** Start **
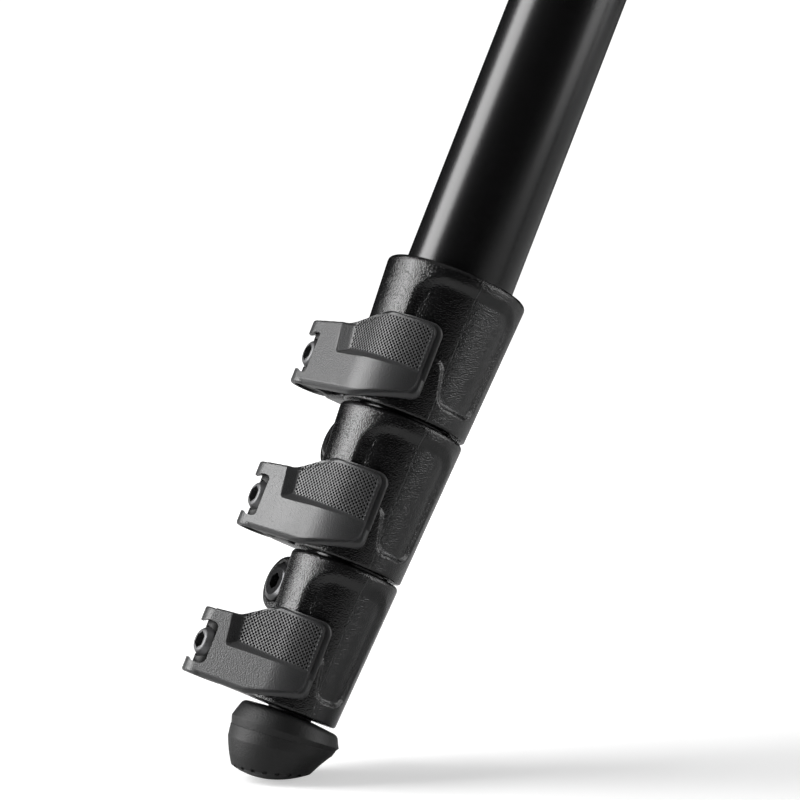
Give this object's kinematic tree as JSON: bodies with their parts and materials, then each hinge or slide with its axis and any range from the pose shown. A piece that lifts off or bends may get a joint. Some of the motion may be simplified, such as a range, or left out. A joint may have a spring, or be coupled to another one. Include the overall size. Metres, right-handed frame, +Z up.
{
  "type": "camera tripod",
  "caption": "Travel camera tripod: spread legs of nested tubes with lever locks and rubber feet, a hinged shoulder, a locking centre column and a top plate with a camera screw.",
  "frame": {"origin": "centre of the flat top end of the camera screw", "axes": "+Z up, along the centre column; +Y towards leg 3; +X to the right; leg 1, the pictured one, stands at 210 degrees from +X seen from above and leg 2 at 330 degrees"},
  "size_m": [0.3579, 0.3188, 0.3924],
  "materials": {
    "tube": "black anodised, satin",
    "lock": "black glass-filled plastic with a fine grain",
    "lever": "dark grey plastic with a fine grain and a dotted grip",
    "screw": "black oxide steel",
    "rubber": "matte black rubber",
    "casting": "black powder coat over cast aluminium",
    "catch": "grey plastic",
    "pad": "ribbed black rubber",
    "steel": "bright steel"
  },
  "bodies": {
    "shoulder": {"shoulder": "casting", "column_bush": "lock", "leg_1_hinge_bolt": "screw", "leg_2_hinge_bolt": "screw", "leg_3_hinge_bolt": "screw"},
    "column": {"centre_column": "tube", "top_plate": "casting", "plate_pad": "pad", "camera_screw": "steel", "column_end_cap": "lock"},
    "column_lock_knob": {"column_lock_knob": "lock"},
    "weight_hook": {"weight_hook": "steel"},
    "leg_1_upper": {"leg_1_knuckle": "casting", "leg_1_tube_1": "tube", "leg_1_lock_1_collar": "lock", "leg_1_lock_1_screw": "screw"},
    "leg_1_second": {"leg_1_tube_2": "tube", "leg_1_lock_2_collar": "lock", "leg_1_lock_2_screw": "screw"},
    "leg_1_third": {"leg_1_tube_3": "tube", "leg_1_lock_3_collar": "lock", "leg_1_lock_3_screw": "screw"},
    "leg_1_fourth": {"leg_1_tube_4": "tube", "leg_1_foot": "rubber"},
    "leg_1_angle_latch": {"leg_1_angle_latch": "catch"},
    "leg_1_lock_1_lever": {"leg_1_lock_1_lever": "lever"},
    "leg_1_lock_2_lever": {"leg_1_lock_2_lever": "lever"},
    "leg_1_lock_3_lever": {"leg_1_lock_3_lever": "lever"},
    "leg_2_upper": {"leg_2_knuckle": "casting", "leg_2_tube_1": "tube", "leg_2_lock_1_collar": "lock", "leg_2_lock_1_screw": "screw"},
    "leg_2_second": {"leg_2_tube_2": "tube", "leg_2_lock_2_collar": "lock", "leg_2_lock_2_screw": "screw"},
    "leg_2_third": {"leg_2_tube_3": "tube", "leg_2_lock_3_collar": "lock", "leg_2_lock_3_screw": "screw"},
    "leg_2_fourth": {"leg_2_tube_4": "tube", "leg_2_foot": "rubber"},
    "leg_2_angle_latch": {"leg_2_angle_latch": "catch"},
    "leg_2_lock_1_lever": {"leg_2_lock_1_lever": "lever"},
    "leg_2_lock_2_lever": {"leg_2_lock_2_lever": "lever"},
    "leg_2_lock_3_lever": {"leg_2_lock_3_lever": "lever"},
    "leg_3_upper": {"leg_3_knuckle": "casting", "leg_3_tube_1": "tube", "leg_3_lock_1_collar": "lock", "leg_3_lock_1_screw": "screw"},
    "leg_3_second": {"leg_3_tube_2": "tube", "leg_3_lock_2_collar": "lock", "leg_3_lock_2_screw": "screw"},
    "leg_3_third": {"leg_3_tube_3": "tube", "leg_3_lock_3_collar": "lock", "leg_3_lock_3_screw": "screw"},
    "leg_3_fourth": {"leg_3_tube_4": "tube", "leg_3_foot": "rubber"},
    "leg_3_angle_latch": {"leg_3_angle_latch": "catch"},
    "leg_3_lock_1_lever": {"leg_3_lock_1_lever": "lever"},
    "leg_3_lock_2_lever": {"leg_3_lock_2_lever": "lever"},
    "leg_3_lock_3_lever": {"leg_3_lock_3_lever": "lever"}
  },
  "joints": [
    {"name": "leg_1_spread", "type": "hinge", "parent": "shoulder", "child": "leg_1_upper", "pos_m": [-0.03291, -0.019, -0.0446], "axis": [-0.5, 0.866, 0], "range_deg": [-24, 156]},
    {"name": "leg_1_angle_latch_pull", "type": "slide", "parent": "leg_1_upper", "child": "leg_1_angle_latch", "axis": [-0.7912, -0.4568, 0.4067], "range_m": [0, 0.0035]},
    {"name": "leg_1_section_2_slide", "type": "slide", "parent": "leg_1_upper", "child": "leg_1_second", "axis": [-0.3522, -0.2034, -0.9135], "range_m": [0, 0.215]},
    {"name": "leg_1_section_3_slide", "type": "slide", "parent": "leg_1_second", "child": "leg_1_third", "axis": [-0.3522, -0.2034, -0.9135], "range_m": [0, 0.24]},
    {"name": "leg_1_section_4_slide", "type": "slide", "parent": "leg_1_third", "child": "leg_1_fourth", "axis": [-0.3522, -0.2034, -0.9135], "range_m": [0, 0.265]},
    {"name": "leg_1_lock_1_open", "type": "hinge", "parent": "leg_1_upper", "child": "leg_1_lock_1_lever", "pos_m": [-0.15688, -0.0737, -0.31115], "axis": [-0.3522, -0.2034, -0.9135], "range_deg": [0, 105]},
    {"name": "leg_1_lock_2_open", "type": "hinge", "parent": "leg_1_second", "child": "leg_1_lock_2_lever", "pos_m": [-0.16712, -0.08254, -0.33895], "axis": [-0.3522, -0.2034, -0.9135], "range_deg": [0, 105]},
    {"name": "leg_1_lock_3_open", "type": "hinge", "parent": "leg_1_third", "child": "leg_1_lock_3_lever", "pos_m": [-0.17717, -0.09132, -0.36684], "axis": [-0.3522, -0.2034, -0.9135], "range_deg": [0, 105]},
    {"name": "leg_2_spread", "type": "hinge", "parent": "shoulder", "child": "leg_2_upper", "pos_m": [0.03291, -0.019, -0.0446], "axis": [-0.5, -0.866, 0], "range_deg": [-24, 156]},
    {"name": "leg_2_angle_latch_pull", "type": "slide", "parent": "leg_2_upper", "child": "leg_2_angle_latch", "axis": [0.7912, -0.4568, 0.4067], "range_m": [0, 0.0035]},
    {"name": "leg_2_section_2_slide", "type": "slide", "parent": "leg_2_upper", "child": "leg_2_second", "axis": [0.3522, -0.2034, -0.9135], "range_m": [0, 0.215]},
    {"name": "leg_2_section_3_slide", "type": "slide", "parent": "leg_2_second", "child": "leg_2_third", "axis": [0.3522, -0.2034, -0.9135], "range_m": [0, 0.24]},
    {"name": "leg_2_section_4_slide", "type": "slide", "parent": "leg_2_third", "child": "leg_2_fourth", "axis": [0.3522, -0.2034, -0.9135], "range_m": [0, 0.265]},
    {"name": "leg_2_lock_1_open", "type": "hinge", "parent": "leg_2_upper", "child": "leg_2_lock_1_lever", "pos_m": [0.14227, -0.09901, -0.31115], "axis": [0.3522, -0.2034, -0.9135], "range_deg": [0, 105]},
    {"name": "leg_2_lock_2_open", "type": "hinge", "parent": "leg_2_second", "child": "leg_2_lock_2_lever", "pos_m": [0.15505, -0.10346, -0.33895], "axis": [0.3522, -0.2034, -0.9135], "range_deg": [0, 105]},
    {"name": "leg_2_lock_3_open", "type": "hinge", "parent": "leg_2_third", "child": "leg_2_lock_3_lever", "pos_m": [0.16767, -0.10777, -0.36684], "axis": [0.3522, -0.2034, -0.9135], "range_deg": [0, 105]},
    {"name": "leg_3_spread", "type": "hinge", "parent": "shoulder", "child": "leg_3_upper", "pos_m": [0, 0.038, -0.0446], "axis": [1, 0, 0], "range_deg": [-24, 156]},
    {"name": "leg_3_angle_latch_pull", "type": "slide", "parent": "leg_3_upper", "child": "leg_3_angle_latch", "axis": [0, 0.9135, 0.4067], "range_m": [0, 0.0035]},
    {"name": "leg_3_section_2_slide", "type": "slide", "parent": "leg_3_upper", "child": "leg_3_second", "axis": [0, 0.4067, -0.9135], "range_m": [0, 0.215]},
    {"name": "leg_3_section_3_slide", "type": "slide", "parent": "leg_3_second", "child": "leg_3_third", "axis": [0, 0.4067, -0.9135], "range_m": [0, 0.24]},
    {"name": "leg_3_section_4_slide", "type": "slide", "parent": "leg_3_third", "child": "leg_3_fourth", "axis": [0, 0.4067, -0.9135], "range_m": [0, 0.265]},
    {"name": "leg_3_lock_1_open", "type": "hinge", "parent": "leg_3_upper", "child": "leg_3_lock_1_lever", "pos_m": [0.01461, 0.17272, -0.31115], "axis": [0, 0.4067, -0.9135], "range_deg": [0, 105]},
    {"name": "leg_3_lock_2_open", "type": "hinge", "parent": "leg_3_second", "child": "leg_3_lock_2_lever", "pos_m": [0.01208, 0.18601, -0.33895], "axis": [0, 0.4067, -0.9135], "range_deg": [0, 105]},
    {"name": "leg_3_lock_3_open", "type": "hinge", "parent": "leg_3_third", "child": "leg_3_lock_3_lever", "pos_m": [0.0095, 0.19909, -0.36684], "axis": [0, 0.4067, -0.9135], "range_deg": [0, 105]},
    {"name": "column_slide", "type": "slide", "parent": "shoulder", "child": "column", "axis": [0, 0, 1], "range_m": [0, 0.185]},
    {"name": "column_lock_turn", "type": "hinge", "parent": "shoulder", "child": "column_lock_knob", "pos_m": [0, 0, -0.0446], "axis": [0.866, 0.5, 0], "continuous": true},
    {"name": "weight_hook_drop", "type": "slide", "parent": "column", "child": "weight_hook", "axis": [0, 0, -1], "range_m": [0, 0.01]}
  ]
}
** End **
__WHAT IS ASKED__:
Find each line with the string "frame" and copy it out.

__FINAL ANSWER__:
Give this object's kinematic tree as JSON: bodies with their parts and materials, then each hinge or slide with its axis and any range from the pose shown. A piece that lifts off or bends may get a joint. Some of the motion may be simplified, such as a range, or left out. A joint may have a spring, or be coupled to another one. Include the overall size. Metres, right-handed frame, +Z up.
  "frame": {"origin": "centre of the flat top end of the camera screw", "axes": "+Z up, along the centre column; +Y towards leg 3; +X to the right; leg 1, the pictured one, stands at 210 degrees from +X seen from above and leg 2 at 330 degrees"},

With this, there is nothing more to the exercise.